Still, on Wall Street, analysts are much less enthusiastic about the future of an independent Kraft Foods — which makes a wide range of well-known food products — compared with Altria’s prospects.

Kraft has struggled for several years to find its way in a rapidly changing marketplace, and Irene B. Rosenfeld, the chief executive, is expected to lay out her plans for a turnaround next month.

While many analysts say that Kraft is better off without the taint of tobacco, it still faces formidable challenges in repositioning its products at a time when consumers are less loyal to brands and more attracted to natural products, analysts said.

Investors in Altria are expected to get 0.695 share of Kraft for every share of Altria they own, said Ms. Herzog, who predicted that Altria would distribute the shares early in a 120-day period between the announcement and the distribution.

There is, however, a possibility that the distribution could be delayed by a legal challenge.

Michael D. Hausfeld, a lawyer in a pending class-action lawsuit against tobacco companies, said he might file an injunction to stop a spinoff of Kraft. The lawsuit, first filed in 2004 and known as the Schwab case after the lead plaintiff, Barbara Schwab, contends that cigarette manufacturers defrauded consumers by marketing light cigarettes as safer than regular cigarettes.

The idea behind seeking an injunction is that a judgment could be so enormous that Altria might need Kraft — with a market capitalization of $57.25 billion — to pay off the damages.

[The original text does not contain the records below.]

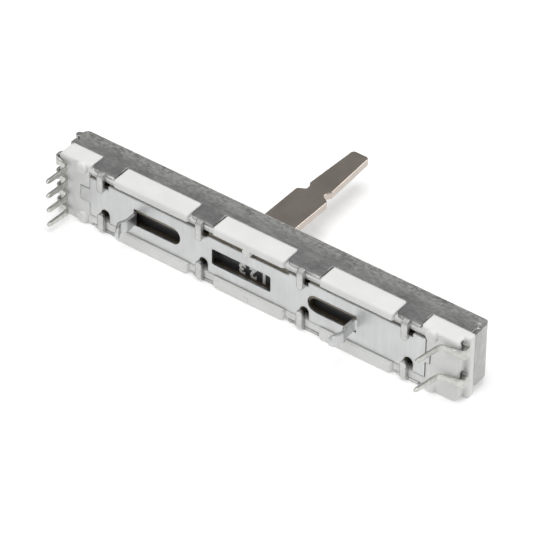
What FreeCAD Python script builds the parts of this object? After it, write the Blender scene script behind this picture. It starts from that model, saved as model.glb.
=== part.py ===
"""Dual-gang slide potentiometer, lying on one long narrow side.

Origin: centre of the cover's face, midway between the two panel holes.
+X runs along the slot towards the end with two terminals, +Y is the way the lever points,
+Z is up. Depths are measured from the cover's face towards the solder side (-Y).
"""
import FreeCAD, Part
import math
import os
import re

SIZES = [
    ("cover_length", 60.0, "steel cover, outside, along the slot"),
    ("cover_width", 9.2, "steel cover, outside, across the slot"),
    ("cover_height", 3.4, "depth of the cover's side walls"),
    ("cover_wall", 0.5, "cover sheet"),
    ("side_bend", 0.65, "outer radius of the two long bends"),
    ("end_bend", 1.5, "outer radius of the two end bends"),
    ("flap_upper_margin", 0.1, "end flap's upper edge from the cover's upper side"),
    ("flap_lower_margin", 1.3, "end flap's lower edge from the cover's lower side"),
    ("flap_corner", 0.35, "radius of the flap's lower free corner"),
    ("flap_gap", 0.1, "gap between the flap and the side walls' ends"),
    ("corner_relief", 1.0, "cut-away lower corner, from the cover's end"),
    ("right_relief_radius", 0.42, "round relief hole at the right upper corner"),
    ("right_relief_depth", 1.95, "depth of that hole's centre"),
    ("right_relief_inset", 0.65, "distance of that hole's centre from the cover's end"),
    ("left_relief_radius", 0.3, "round relief hole at the left upper corner"),
    ("left_relief_depth", 2.2, "depth of that hole's centre"),
    ("left_relief_inset", 0.25, "distance of that hole's centre from the cover's end"),
    ("ear_radius", 0.45, "bulge that the fold leaves beside the left relief hole"),
    ("ear_depth", 1.62, "depth of the bulge's centre"),
    ("ear_height", 0.6, "bulge, down from the cover's upper side"),
    ("ear_overhang", 0.05, "the bulge's centre past the cover's end"),
    ("slot_width", 1.8, "lever slot"),
    ("slot_end_gap", 0.3, "gap between lever and slot end at full travel"),
    ("panel_hole_radius", 1.25, "tapping hole for an M3 panel screw"),
    ("panel_hole_inset", 5.0, "panel holes' distance from the cover's ends"),
    ("travel", 30.0, "lever travel"),
    ("lever_rest", -3.48, "lever position along X as photographed"),
    ("left_tab_inset", 7.0, "first tab's centre from the cover's four-terminal end"),
    ("right_tab_inset", 7.85, "last tab's centre from the cover's two-terminal end"),
    ("tab_width", 3.5, "tab"),
    ("wide_tab_width", 4.9, "third tab"),
    ("tab_depth", 2.4, "tab below the side wall"),
    ("tab_corner", 0.6, "radius of the tab's free corners"),
    ("finger_width", 0.92, "bent-over finger on each tab"),
    ("finger_shift", -0.15, "finger's offset from the tab's centre"),
    ("finger_bend", 0.6, "middle radius of the finger's bend"),
    ("finger_tip", 1.65, "distance of the finger tips from the middle plane"),
    ("finger_tip_radius", 0.4, "rounding of the finger tips"),
    ("tab_gap", 0.15, "gap between a tab and the moulded blocks beside it"),
    ("fit_gap", 0.05, "gap between nested pieces"),
    ("flange_inset", 0.05, "moulded flanges and left end face inside the cover's ends"),
    ("flange_face", 4.5, "depth of the moulded flanges' solder-side face"),
    ("right_end_inset", 0.65, "right moulded end face inside the cover's end"),
    ("body_face", 6.3, "depth of the moulded blocks' solder-side face"),
    ("end_face", 5.8, "depth of the moulded end blocks' face"),
    ("block_edge", 0.3, "radius of the moulded blocks' edges"),
    ("upper_block_corner", 0.25, "radius of the upper blocks' outer corners"),
    ("lower_block_corner", 0.8, "radius of the lower blocks' outer corners"),
    ("body_corner", 0.8, "radius of the moulded body's end corners"),
    ("flange_corner", 0.35, "radius of the moulded right flange's corners"),
    ("upper_rim", 1.05, "upper blocks' width, from the cover's side"),
    ("lower_rim", 1.65, "lower blocks' width, from the cover's side"),
    ("rail_rim", 1.1, "rails inside the cover, from its sides"),
    ("post_radius", 0.85, "moulded round posts"),
    ("post_face", 6.2, "depth of the posts' tops"),
    ("post_edge", 0.35, "rounding of the posts' tops"),
    ("left_post_inset", 3.7, "posts' distance from the four-terminal end"),
    ("right_post_inset", 4.5, "posts' distance from the two-terminal end"),
    ("nub_radius", 0.6, "moulded half-round nub at the plate's waist"),
    ("nub_place", -1.0, "nub and gate mark, position along X"),
    ("gate_radius", 0.35, "gate mark on a lower block"),
    ("gate_height", 0.1, "gate mark"),
    ("gate_margin", 0.7, "gate mark's centre from the cover's lower side"),
    ("plate_face", 5.9, "depth of the bottom plate's outer surface"),
    ("plate_wall", 0.4, "bottom plate sheet"),
    ("left_plate_inset", 4.9, "plate's end from the cover's four-terminal end"),
    ("right_plate_inset", 5.3, "plate's end from the cover's two-terminal end"),
    ("plate_margin", 1.8, "plate's long edges from the cover's sides"),
    ("waist_depth", 0.3, "how far the plate's upper edge steps in along its middle stretch"),
    ("waist_stop", 2.1, "end of that stretch before the third tab's centre"),
    ("left_tongue", 1.45, "tongue past the plate's left end"),
    ("left_tongue_half", 1.0, "left tongue, half width"),
    ("right_tongue", 0.65, "tongue past the plate's right end"),
    ("right_tongue_half", 0.58, "right tongue, half width"),
    ("slot_top", 1.3, "upper edge of the plate's two rounded slots"),
    ("slot_bottom", 1.18, "lower edge of those slots, below the middle plane"),
    ("left_slot_start", 4.7, "left slot's square end past the first tab's centre"),
    ("left_slot_stop", 3.25, "left slot's round end before the second tab's centre"),
    ("right_slot_start", 7.25, "right slot's square end before the last tab's centre"),
    ("right_slot_stop", 0.7, "right slot's round end past the third tab's centre"),
    ("window_start", 1.5, "middle window's left end past the second tab's centre"),
    ("window_stop", 4.75, "middle window's right end before the third tab's centre"),
    ("window_top", 0.97, "middle window's upper edge"),
    ("window_bottom", 1.4, "middle window's lower edge, below the middle plane"),
    ("window_corner", 0.3, "radius of the middle window's corners"),
    ("notch_width", 1.25, "notch in the plate at each lower finger"),
    ("notch_shift", 0.45, "offset of that notch from the finger"),
    ("notch_depth", 1.75, "depth of that notch from the plate's edge"),
    ("nick_width", 0.95, "notch in the plate at each upper finger"),
    ("nick_depth", 0.55, "depth of the upper notch"),
    ("leg_width", 1.6, "bent-out legs"),
    ("leg_bend", 0.45, "middle radius of the legs' bends"),
    ("leg_root", 0.3, "leg's middle plane from the slot's square end"),
    ("leg_straight", 2.0, "leg's first straight run"),
    ("leg_kink", 0.4, "outward kink of the leg"),
    ("leg_kink_length", 0.9, "leg's run across the kink"),
    ("leg_return", 0.25, "leg's tip inside its first run"),
    ("leg_tip_radius", 0.7, "rounding of the legs' tips"),
    ("left_leg_reach", 9.9, "depth of the left leg's tip"),
    ("right_leg_reach", 10.4, "depth of the right leg's tip"),
    ("insulator_thickness", 0.8, "brown phenolic sheet"),
    ("insulator_margin", 0.8, "how much longer the openings in the phenolic sheet are than the plate's"),
    ("insulator_drop", 0.35, "how much lower those openings' lower edges are"),
    ("insulator_slot_top", 0.6, "upper edge of the slots in the phenolic sheet"),
    ("board_thickness", 0.8, "element board"),
    ("board_end_gap", 1.4, "element board's ends from the cover's ends"),
    ("board_shoulder", 5.0, "where the board widens, from the cover's ends"),
    ("board_end_margin", 0.65, "the board's ends' long edges from the cover's sides"),
    ("track_thickness", 0.05, "printed tracks"),
    ("track_width", 1.0, "printed tracks"),
    ("track_end_gap", 6.6, "tracks' ends from the board's ends"),
    ("outer_track_margin", 1.95, "outer tracks' centres from the cover's sides"),
    ("track_pitch", 1.6, "distance between the two tracks of a gang"),
    ("pin_margin", 1.3, "outer terminals' centres from the cover's sides"),
    ("ribbon_thickness", 0.3, "terminal sheet"),
    ("ribbon_width", 1.3, "terminal at its outer bend"),
    ("ribbon_bend", 0.45, "middle radius of the terminal's outer bends"),
    ("ribbon_neck", 1.0, "length over which the terminal narrows before the pin"),
    ("ribbon_overhang", 0.2, "middle of the terminal's outer run past the cover's end"),
    ("crest_bend", 0.7, "middle radius of the bend into the pin"),
    ("crest_rise", 0.35, "how far the ribbon leans out towards the pin"),
    ("run_gap", 0.1, "gap between the terminal and the moulded end face"),
    ("pin_root_width", 0.76, "terminal pin at its root"),
    ("pin_width", 0.58, "terminal pin above its tip"),
    ("pin_tip_width", 0.3, "terminal pin's point"),
    ("pin_tip_length", 0.35, "length of that point"),
    ("pin_reach", 10.3, "depth of the pins' tips"),
    ("left_crest_inset", 2.0, "pins' root from the four-terminal end"),
    ("left_tip_inset", 1.8, "pins' tip from the four-terminal end"),
    ("right_crest_inset", 2.9, "pins' root from the two-terminal end"),
    ("right_tip_inset", 3.6, "pins' tip from the two-terminal end"),
    ("ribbon_pocket", 0.65, "depth of the moulded pocket around a terminal"),
    ("pocket_width", 1.9, "width of that pocket"),
    ("rivet_inset", 1.9, "rivets' distance from the board's ends"),
    ("rivet_radius", 0.4, "rivet shank"),
    ("rivet_head_radius", 0.65, "rivet head"),
    ("rivet_head_height", 0.2, "rivet head"),
    ("carrier_length", 12.0, "slider carrier"),
    ("carrier_height", 1.9, "slider carrier"),
    ("carrier_play", 0.1, "gap between carrier and rails, each side"),
    ("spring_room", 0.6, "room between the carrier and the cover"),
    ("lever_thickness", 1.1, "lever sheet"),
    ("lever_width", 4.73, "lever's lower section"),
    ("lever_shoulder", 10.3, "height of the lower section's shoulders"),
    ("lever_neck_width", 2.65, "lever at the notch"),
    ("neck_top", 11.8, "height at which the notch ends"),
    ("blade_width", 3.38, "lever's upper section at its root"),
    ("blade_tip_width", 2.54, "lever's upper section at its tip"),
    ("lever_height", 20.5, "lever's tip above the cover's face"),
    ("lever_corner", 0.55, "radius of the lever's corners"),
    ("lever_edge", 0.18, "radius along the lever's cut edges"),
    ("foot_width", 6.4, "lever's foot inside the carrier"),
    ("foot_height", 0.8, "lever's foot inside the carrier"),
    ("foot_base", 2.6, "depth of the foot's underside"),
    ("spring_thickness", 0.15, "wipers and drag spring"),
    ("contact_gap", 0.05, "gap drawn between sliding contacts"),
    ("wiper_arm_width", 0.6, "wiper arms"),
    ("wiper_plate_length", 5.0, "wiper's flat part under the carrier"),
    ("wiper_reach", 5.4, "wiper tip's distance from the lever's middle"),
    ("wiper_toe", 0.9, "wiper's upturned tip"),
    ("wiper_bend", 0.5, "middle radius where the wiper arm leaves the flat part"),
    ("wiper_tip_bend", 0.4, "middle radius of the wiper's contact"),
    ("spring_width", 5.6, "drag spring"),
    ("spring_length", 10.0, "drag spring"),
    ("spring_foot", 1.0, "drag spring's feet"),
    ("spring_crest", 3.5, "drag spring's flat crest"),
    ("spring_bend", 1.0, "middle radius of the drag spring's bends"),
    ("spring_window", 2.2, "opening in the drag spring for the lever, across"),
    ("spring_play", 0.2, "gap between that opening's ends and the lever"),
]

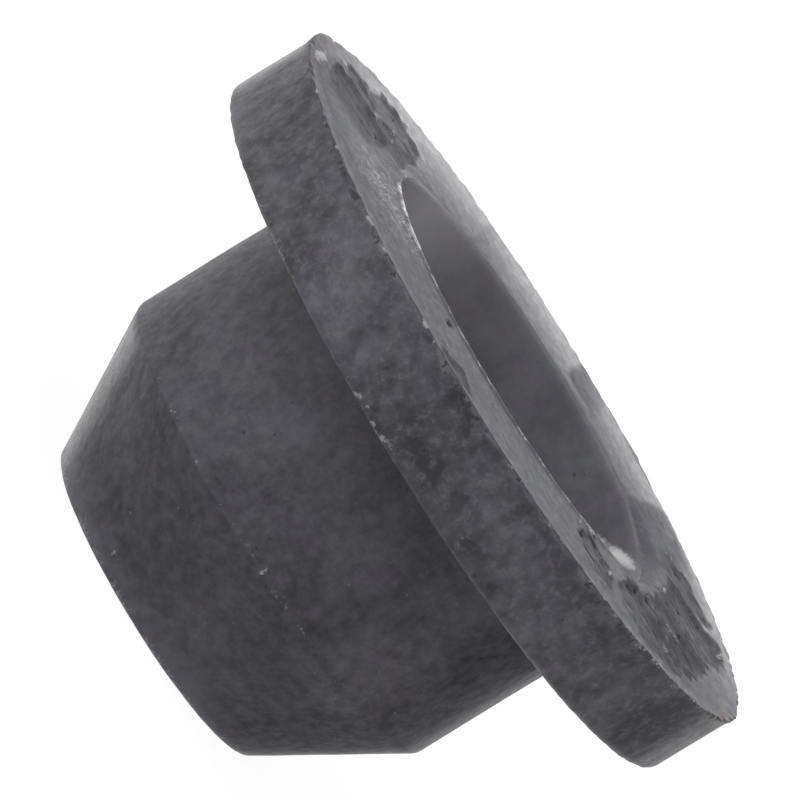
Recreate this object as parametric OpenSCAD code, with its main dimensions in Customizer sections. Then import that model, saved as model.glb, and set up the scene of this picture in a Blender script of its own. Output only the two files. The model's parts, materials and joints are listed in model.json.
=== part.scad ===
// Flanged rubber grommet: a thick round flange, a plain round body and a tapered nose,
// moulded in one piece around a through bore. Millimetres.
// The nose stands on z = 0 and the flange is on top, as the grommet sits in its panel.

/* [Flange] */
// Outside diameter of the flange
flange_d = 26; // [21:0.5:34]
// Thickness of the flange
flange_t = 3.2; // [2:0.1:5]
// Rounding of the flange's rear edge
rear_edge_r = 0.3; // [0.1:0.05:1]

/* [Body] */
// Diameter of the straight bore, open at the flange face
bore_d = 15.1; // [11:0.1:16]
// Wall around the straight bore
body_wall = 1.05; // [0.8:0.05:2]
// Length of the plain body that fills the panel's hole
body_len = 6.25; // [3:0.25:12]
// Rounding where the body meets the flange
root_r = 0.2; // [0.1:0.05:1]

/* [Nose] */
// Height of the tapered nose
nose_h = 4.85; // [3.5:0.05:8]
// Diameter of the hole through the nose
nose_hole_d = 9; // [6:0.1:10]
// Straight length of the hole through the nose
nose_hole_len = 1; // [0.8:0.1:2]
// Width of the end face around the hole, before its outer edge is rounded
nose_face_w = 1.3; // [0.9:0.05:1.8]
// Rounding of the nose's outer edge
nose_edge_r = 0.2; // [0.1:0.05:0.5]
// Rounding where the taper meets the body
taper_edge_r = 0.3; // [0.1:0.05:1]

/* [Torn skin] */
// Depth of the torn patches in the flange face, or 0 for a whole face
tear_depth = 0.25; // [0:0.05:0.4]
// Width of the scoops that make up the larger patches
tear_w = 3.3; // [2:0.1:4]
// Least skin left between a torn patch and the rim or the bore
tear_margin = 0.3; // [0.1:0.05:0.6]

/* [Hidden] */
$fn = 180;

body_d = bore_d + 2 * body_wall;
nose_d = nose_hole_d + 2 * nose_face_w;
shoulder_z = nose_h + body_len;
height = shoulder_z + flange_t;

// The hollow of the nose runs parallel to its outside.
taper = (body_d - nose_d) / 2 / nose_h;
bore_end_z = nose_hole_len + (bore_d - nose_hole_d) / 2 / taper;

// Width of the flange's underside, and of the ring that is its face, with that ring's middle radius
shoulder_w = (flange_d - body_d) / 2;
face_w = (flange_d - bore_d) / 2;
face_r = (flange_d + bore_d) / 4;

// The half section, anticlockwise from the inner corner of the nose's end face.
// Each corner is [radius, height, rounding].
section = [
    [nose_hole_d / 2, 0, 0],
    [nose_d / 2, 0, nose_edge_r],
    [body_d / 2, nose_h, taper_edge_r],
    [body_d / 2, shoulder_z, min(root_r, shoulder_w / 2)],
    [flange_d / 2, shoulder_z, min(rear_edge_r, shoulder_w / 2, flange_t / 2)],
    [flange_d / 2, height, 0],
    [bore_d / 2, height, 0],
    [bore_d / 2, bore_end_z, 0],
    [nose_hole_d / 2, nose_hole_len, 0],
];

// Torn patches: where each scoop lies around the face (degrees), how far its middle is from
// the middle of the ring (share of the ring's width), and its size against the large scoops.
long_tear = [[178, 0.04, 1], [165, 0.06, 0.9], [152, 0.02, 0.95]];
ridged_tear = [[24, 0.06, 0.95], [12, 0, 1], [-1, 0, 1], [-14, -0.04, 1], [-27, -0.08, 0.9]];
small_tears = [[-52, -0.02, 0.6], [-96, 0.34, 0.4]];

function corner(i) = let (c = section[(i + len(section)) % len(section)]) [c[0], c[1]];
function unit(v) = v / norm(v);
function to_last(i) = unit(corner(i - 1) - corner(i));
function to_next(i) = unit(corner(i + 1) - corner(i));
function half_angle(i) = acos(to_last(i) * to_next(i)) / 2;
// How far from the corner its rounding starts, and the middle of the rounding
function reach(i) = section[i][2] / tan(half_angle(i));
function middle(i) = corner(i) + unit(to_last(i) + to_next(i)) * section[i][2] / sin(half_angle(i));
function is_hollow(i) = cross(to_next(i - 1), to_next(i)) < 0;

// Corners of the section with each rounded one cut straight across
function cut_corners() = [
    for (i = [0 : len(section) - 1])
        for (side = section[i][2] > 0 ? [to_last(i), to_next(i)] : [[0, 0]])
            corner(i) + side * reach(i)
];

module roundings(hollow) {
    for (i = [0 : len(section) - 1])
        if (section[i][2] > 0 && is_hollow(i) == hollow)
            translate(middle(i)) circle(section[i][2]);
}

module half_section() {
    difference() {
        union() {
            polygon(cut_corners());
            roundings(hollow = false);
        }
        roundings(hollow = true);
    }
}

// One shallow spoon-shaped scoop out of the flange face
module scoop(angle, offset, size) {
    width = min(tear_w * size, face_w * (1 - 2 * abs(offset)) - 2 * tear_margin);
    depth = min(tear_depth * size, width / 4);
    ball_r = (width * width / 4 + depth * depth) / (2 * depth);
    rotate(angle)
        translate([face_r + offset * face_w, 0, height + ball_r - depth])
            sphere(ball_r);
}

module tears() {
    for (place = concat(long_tear, ridged_tear, small_tears))
        scoop(place[0], place[1], place[2]);
}

module grommet() {
    color([0.26, 0.255, 0.275])
        difference() {
            rotate_extrude() half_section();
            if (tear_depth > 0) tears();
        }
}

grommet();
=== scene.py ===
"""A flanged rubber grommet with torn skin, standing nose down on a pale floor."""

import json
from math import atan2, ceil, cos, degrees, exp, hypot, pi, radians, sin

import bmesh
import bpy
from mathutils import Matrix, Vector, noise


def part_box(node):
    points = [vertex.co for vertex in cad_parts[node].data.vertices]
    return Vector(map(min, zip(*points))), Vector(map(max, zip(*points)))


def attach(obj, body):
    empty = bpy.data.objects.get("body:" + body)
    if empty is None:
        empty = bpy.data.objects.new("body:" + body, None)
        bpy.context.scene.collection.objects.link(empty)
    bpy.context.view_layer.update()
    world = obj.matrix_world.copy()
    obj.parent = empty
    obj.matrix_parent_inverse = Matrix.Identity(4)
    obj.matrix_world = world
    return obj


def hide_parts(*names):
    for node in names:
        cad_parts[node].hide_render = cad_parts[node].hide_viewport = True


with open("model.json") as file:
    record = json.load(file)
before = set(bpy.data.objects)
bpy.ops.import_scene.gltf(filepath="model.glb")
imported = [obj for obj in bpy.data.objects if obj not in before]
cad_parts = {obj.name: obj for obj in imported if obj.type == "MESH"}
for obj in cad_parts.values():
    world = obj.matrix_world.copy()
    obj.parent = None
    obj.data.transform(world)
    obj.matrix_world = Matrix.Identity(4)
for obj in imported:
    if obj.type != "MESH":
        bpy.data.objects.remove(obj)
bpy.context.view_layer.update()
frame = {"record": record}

# ---- Sizes, in millimetres, taken from the part and its record ----------------------------

MM = 0.001
_, top_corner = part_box("grommet")
mounts = {m["name"]: m for m in frame["record"]["mounts"]}

flange_r = top_corner.x / MM
height = top_corner.z / MM
bore_r = mounts["bore"]["dims"]["r_mm"]
bore_end_z = height - mounts["bore"]["dims"]["length_mm"]
hole_r = mounts["nose_hole"]["dims"]["r_mm"]
hole_len = mounts["nose_hole"]["dims"]["length_mm"]
body_r = mounts["body"]["dims"]["r_mm"]
shoulder_z = mounts["shoulder"]["pos_m"][2] / MM
nose_r = 5.8
nose_h = 4.85

# ---- Small helpers ------------------------------------------------------------------------


def ease(low_end, high_end, value):
    """0 below low_end, 1 above high_end, and a soft step between them."""
    t = min(max((value - low_end) / (high_end - low_end), 0.0), 1.0)
    return t * t * (3 - 2 * t)


def wander(p, size, seed=0):
    """Smooth random value from about -1 to 1, with features of that size in mm."""
    return noise.noise(Vector((p[0], p[1], p[2])) / size + Vector((seed, 3.7 * seed, -seed)))


def bearing(x, y):
    """Direction of a point around the grommet's axis, in degrees from +X."""
    return degrees(atan2(y, x))


def turned(a, b):
    """Angle between two directions, in degrees."""
    return abs((a - b + 180) % 360 - 180)


# ---- The moulded shape: a section spun round the bore -------------------------------------

# Each corner of the half section: radius, height, how far back its rounding starts, the number
# of rows in that rounding, and the row spacing of the stretch that follows it.
section = [
    (hole_r, 0, 0.10, 2, 0.40),
    (nose_r, 0, 0.13, 3, 0.38),
    (body_r, nose_h, 0.10, 3, 0.38),
    (body_r, shoulder_z, 0.20, 2, 0.90),
    (flange_r, shoulder_z, 0.30, 4, 0.22),
    (flange_r, height - 0.45, 0, 0, 0.09),
    (flange_r, height, 0.035, 2, 0.10),
    (flange_r - 0.45, height, 0, 0, 0.17),
    (bore_r + 0.40, height, 0, 0, 0.10),
    (bore_r, height, 0.06, 2, 0.12),
    (bore_r, height - 0.6, 0, 0, 0.55),
    (bore_r, bore_end_z, 0.4, 2, 1.00),
    (hole_r, hole_len, 0.15, 2, 0.50),
]
spin_steps = 432
spin_sectors = 8


def spun_moulding():
    """The section with its corners rounded, cut into rows and spun into a closed ring."""
    bm = bmesh.new()
    verts = [bm.verts.new((corner[0], 0, corner[1])) for corner in section]
    bm.faces.new(verts)
    for vert, (_, _, back, rows, _) in zip(verts, section):
        if rows:
            bmesh.ops.bevel(bm, geom=[vert], offset=back, offset_type="OFFSET", affect="VERTICES",
                            segments=rows, profile=0.5, material=-1, clamp_overlap=False)
    bmesh.ops.delete(bm, geom=bm.faces[:], context="FACES_ONLY")
    for edge in bm.edges[:]:
        spacing = row_spacing((edge.verts[0].co + edge.verts[1].co) / 2)
        rows = ceil(edge.calc_length() / spacing)
        if rows > 1:
            bmesh.ops.subdivide_edges(bm, edges=[edge], cuts=rows - 1)
    # one sector is spun, and copies of it close the ring
    sector = 2 * pi / spin_sectors
    axis = {"cent": (0, 0, 0), "axis": (0, 0, 1)}
    bmesh.ops.spin(bm, geom=bm.verts[:] + bm.edges[:], angle=sector,
                   steps=spin_steps // spin_sectors, **axis)
    bmesh.ops.spin(bm, geom=bm.verts[:] + bm.edges[:] + bm.faces[:], angle=2 * pi - sector,
                   steps=spin_sectors - 1, use_duplicate=True, **axis)
    bmesh.ops.remove_doubles(bm, verts=bm.verts, dist=0.002)
    bmesh.ops.recalc_face_normals(bm, faces=bm.faces)
    return bm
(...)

“Apparently at this point they have decided to spin Kraft off because they believe there’s a diminishment in their legal exposure,” Mr. Hausfeld said. “We disagree. If anything, the light’s fraud presents the strongest legal merit claims against the industry and Philip Morris.”

He estimated that a judgment in the case could be “several hundreds of billions of dollars” because 30 million to 50 million people who smoked light cigarettes made by several different tobacco companies were affected over more than 30 years. Asked to comment on Wall Street’s affection for tobacco stocks, Mr. Hausfeld said: “Wall Street loves money. And cigarettes are money. You are clearly earning huge returns at the expense of people’s lives.”

Several analysts who track Altria have dismissed the chances of an injunction’s success, and in an October conference call with investors, Mr. Camilleri, the Altria chief executive, said, “We believe that such an action would not have merit and that we would ultimately prevail.”

Altria’s plan to spin off Kraft is part of a long-term revamping plan that may ultimately split the domestic and international tobacco businesses into two companies because Altria thinks they would have more value as independent companies.

For example, Philip Morris International would no longer be dragged down by problems associated with smoking in the United States, like diminished demand and government intervention.

“At times, as a tobacco investor or a tobacco analyst, it seems like an unending stream of negative news,” Mr. Adelman of Morgan Stanley said. “You hear about smoking bans, a new piece of legislation. You hear about criticism from the World Health Organization.

“And then lo and behold, manufacturers release their results,” he said. “And they are good.”

Nick Bunkley contributed reporting from Detroit.